La primera tiene que ver con el resabio jesuita que suelen tener todos los movimientos neocones. Sea Opus Dei, Legionarios, Miles Christi, IVE, seminario de San Rafael, o tantos otros del mismo género, no pueden desprenderse de la espiritualidad jesuita y el relegamiento a la que ésta condenó a la liturgia y a la contemplación en favor del activismo. Para ellos, la liturgia no es más que una cuestión ceremonial, análoga a la que se utilizaba en las cortes reales, de importancia relativa, y que puede ser modificado según cambian las modas y “sensibilidades” sociales. Sobre este tema vuelvo a recomendar el libro del benedictino dom Maurice Festiguére, sobre el que escribí un post que pueden leer aquí, titulado La liturgie catholique. Essai d’une synthèse (Abbaye de Maredsous, 1913), y al que el P. Navatel, S.J, respondió en un largo artículo en la revista Esprit.
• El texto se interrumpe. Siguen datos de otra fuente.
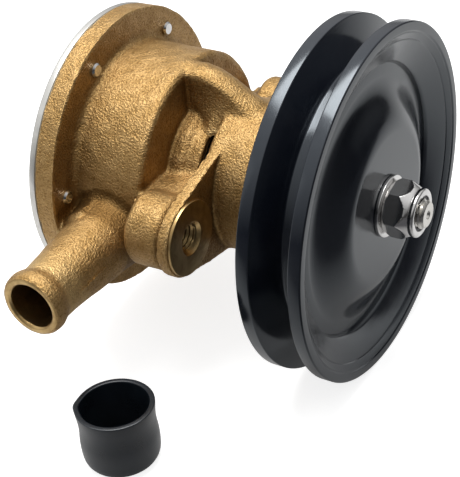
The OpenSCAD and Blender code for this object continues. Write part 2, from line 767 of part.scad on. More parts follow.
// Pulley: one turned piece with a V groove, a dished web and a long hub sleeve
hub_r = hub_d / 2;
hub_disc_r = hub_disc_d / 2;
groove_top_half = pulley_front - rim_land;
groove_floor_half = groove_floor_w / 2;
groove_floor_r = pulley_r - groove_depth;
face_ring_r = pulley_r - face_ring_w;
rim_step = 0.5;
crease_in = 1.4;
crease_sink = 6;
valley_w = 3.5;
valley_sink = 6.6;
shoulder_steps = 12;
module pulley() {
    crease_r = groove_floor_r - crease_in;
    crease_x = pulley_front - crease_sink;
    drop = hub_disc_rise + valley_sink;
    run = crease_r - valley_w - hub_disc_r;
    shoulder = [for (i = [0:shoulder_steps]) let (s = i / shoulder_steps)
        [hub_disc_r + run * s, hub_face - drop * (1 - cos(180 * s)) / 2]];
    color(black_paint) difference() {
        turned(concat(
            [[pulley_seat_r, hub_face]], shoulder,
            [[crease_r, crease_x], [face_ring_r, pulley_front], [pulley_r - rim_step, pulley_front],
             [pulley_r, pulley_front - rim_step], [pulley_r, groove_top_half],
             [groove_floor_r, groove_floor_half], [groove_floor_r, -groove_floor_half],
             [pulley_r, -groove_top_half], [pulley_r, pulley_rear + rim_step],
             [pulley_r - rim_step, pulley_rear], [face_ring_r, pulley_rear], [crease_r, -crease_x]],
            [for (i = [shoulder_steps:-1:0]) shoulder[i] - [0, pulley_web_t]],
            [[hub_r, hub_face - pulley_web_t], [hub_r, circlip_x], [pulley_seat_r, circlip_x]]));
        pulley_key_shape(pulley_key_h);
    }
}

// Fastening on the front of the pulley
washer_edge = 0.3;
module flat_washer() {
    bore_r = thread_r + free_gap;
    outer_r = washer_d / 2;
    color(bare_steel) turned([[bore_r, hub_face], [outer_r, hub_face], [outer_r, washer_face - washer_edge],
        [outer_r - washer_edge, washer_face], [bore_r, washer_face]]);
}
insert_t = 1.1;
insert_r = thread_r + insert_t;
insert_lip = 0.5;
nut_bevel_l = 3.5;
nut_turn = 32.5;
nut_rear_bevel_l = 1.8;
nut_seat_step = 1.4;
collar_chamfer = 0.7;
module lock_nut() {
    collar_r = nut_collar_d / 2;
    corner_r = nut_flats / 2 / cos(30);
    color(bare_steel) difference() {
        intersection() {
            union() {
                translate([washer_face, 0, 0]) rotate([nut_turn, 0, 0]) rotate([0, 90, 0])
                    cylinder(h = nut_hex_h, r = corner_r, $fn = 6);
                bar(nut_collar_x - over, nut_end, collar_r);
            }
            turned([[0, washer_face], [corner_r - nut_seat_step, washer_face],
                [corner_r + run_gap, washer_face + nut_rear_bevel_l],
                [corner_r + run_gap, nut_collar_x - nut_bevel_l], [collar_r, nut_collar_x],
                [collar_r, nut_end - collar_chamfer], [collar_r - collar_chamfer, nut_end], [0, nut_end]]);
        }
        bar(washer_face - over, nut_end + over, thread_r);
        bar(nut_collar_x, nut_end - insert_lip, insert_r);
    }
}
module nut_insert() {
    color(paper) ring(nut_collar_x, nut_end - insert_lip, thread_r, insert_r);
}

// Protective cap of one hose tail, standing beside the pump on the level of the rim
cap_x = -44.6;
cap_y = -85.2;
cap_round = 4.2;
cap_lip_h = 6;
cap_lip_round = 0.6;
module hose_tail_cap() {
    rim_r = cap_rim_d / 2;
    waist_r = cap_waist_d / 2;
    bore_r = cap_bore_d / 2;
    flare = rim_r - waist_r;
    lip_top = cap_h - cap_lip_round;
    color(black_rubber) translate([cap_x, cap_y, -pulley_r]) rotate_extrude($fn = fn_round) polygon(concat(
        [[0, 0]], arc(waist_r - cap_round, cap_round, cap_round, 270, 360),
        [for (i = [0:arc_steps]) let (s = i / arc_steps)
            [waist_r + flare * (1 - cos(180 * s)) / 2, cap_h - cap_lip_h + (cap_lip_h - flare) * s]],
        [[rim_r, lip_top], [rim_r - cap_lip_round, cap_h], [bore_r, cap_h],
         [bore_r, cap_floor_t], [0, cap_floor_t]]));
}

pump_body();
wear_plate();
cam();
cam_screw();
cover_gasket();
end_cover();
cover_screws();
seal_seat();
grease_seal();
rear_bearing_outer();
front_bearing_outer();
housing_circlip();
shaft();
impeller_bush();
impeller();
impeller_key();
seal_carbon();
seal_bellows();
seal_spring();
spring_washer_ring();
slinger();
slinger_washer();
shaft_circlip();
rear_bearing_inner();
bearing_spacer();
front_bearing_inner();
pulley();
pulley_key();
flat_washer();
lock_nut();
nut_insert();
rear_bearing_balls();
rear_bearing_cage();
front_bearing_balls();
front_bearing_cage();
hose_tail_cap();
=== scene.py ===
# %% [markdown]
# # A flexible impeller pump
#
# The pump moves cooling water with a rubber impeller, and an engine drives it through a V belt.
# Its body is one sand casting in bronze. At one end is a round cover, at the other a black pulley.
# A soft cap, taken off one of the two hose tails, stands beside it.
#
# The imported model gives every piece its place. This file gives each visible piece its real surface:
# the grain of the casting, the gloss of the paint, the threads of the nut.

import bmesh
import bpy
import numpy as np
from mathutils import Matrix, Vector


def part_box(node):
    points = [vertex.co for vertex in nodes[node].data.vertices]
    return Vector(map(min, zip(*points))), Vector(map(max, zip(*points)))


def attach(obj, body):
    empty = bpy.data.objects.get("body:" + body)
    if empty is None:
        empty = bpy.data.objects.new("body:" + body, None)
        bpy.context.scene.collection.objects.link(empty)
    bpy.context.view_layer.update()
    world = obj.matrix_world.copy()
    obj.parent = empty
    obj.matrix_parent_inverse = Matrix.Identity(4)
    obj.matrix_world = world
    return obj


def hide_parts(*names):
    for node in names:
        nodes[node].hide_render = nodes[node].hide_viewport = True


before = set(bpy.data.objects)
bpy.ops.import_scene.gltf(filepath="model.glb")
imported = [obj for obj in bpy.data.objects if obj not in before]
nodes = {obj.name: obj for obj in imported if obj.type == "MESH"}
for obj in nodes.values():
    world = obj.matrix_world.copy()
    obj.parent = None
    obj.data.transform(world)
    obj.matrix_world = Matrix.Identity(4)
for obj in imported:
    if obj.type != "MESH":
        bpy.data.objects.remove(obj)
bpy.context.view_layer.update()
MM = 0.001

# %% [markdown]
# ## Sizes
#
# All shapes below are worked out in millimetres, about the shaft, which lies along X. The turned
# pieces take their planes from the boxes of the CAD nodes. The casting is a single shape made of
# many simple ones, so the sizes of those are listed by name.

# %% Main planes and radii
def span(node):
    """Lowest and highest corner of a CAD node, in millimetres."""
    low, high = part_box(node)
    return np.array(low) / MM, np.array(high) / MM


pulley_low, pulley_high = span("pulley")
washer_low, washer_high = span("flat_washer")
nut_low, nut_high = span("lock_nut")
shaft_low, shaft_high = span("shaft")
cover_low, cover_high = span("end_cover")
cap_low, cap_high = span("hose_tail_cap")
body_low, body_high = span("pump_body")
ring_low, ring_high = span("slinger")
backing_low, backing_high = span("slinger_washer")
FLOOR_Z = pulley_low[2]
print("pulley", pulley_low.round(2), pulley_high.round(2), "floor", FLOOR_Z.round(2))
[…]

La segunda es de orden metafísico. La aserción en discusión podría reducirse a estos términos: la Iglesia es sustancial; el rito es accidental. El problema es que aplican estos conceptos de acuerdo a la vulgata que ciertos manuales neotomistas han expandido, según la cual los “accidentes son accidentales”, es decir, secundarios cuando no insignificantes, y de una importancia relativa. Y esto es un error sobre el que Aristóteles y Santo Tomás alertarían rápidamente. Los accidentes son la expresión de la sustancia; ellos dicen la sustancia y la sustancia es dicha por ellos. Desaparecidos o mutilados los accidentes, desaparece o es mutilado el conocimiento de la sustancia. Sobre este tema hay mucho escrito por buenos filósofos y no es este el lugar para honduras metafísicas. Sin embargo, me permitiré una vulgarización de la cuestión.
Todos sabemos lo que es un elefante: un paquidermo de gran tamaño, de color gris, con una larga trompa, grandes orejas y rabo corto, entre otras características. Todas estas propiedades son accidentes. La trompa no es el elefante, pero ¿qué quedaría de un elefante sin trompa? ¿O si, en vez trompa, se le adhiriera un hocico de jirafa? Y si, dado que los accidentes son secundarios, en vez de color gris fuese rayado como una cebra y tuviera orejas de buey? ¿Sería eso un elefante? ¿Quién lo reconocería como tal? Ese paquidermo sería irreconocible, porque el ser o la sustancia elefante se expresa en sus accidentes.
La Iglesia no es el rito, y el elefante no es la trompa, pero un elefante sin trompa es un pobre y desgraciado elefante.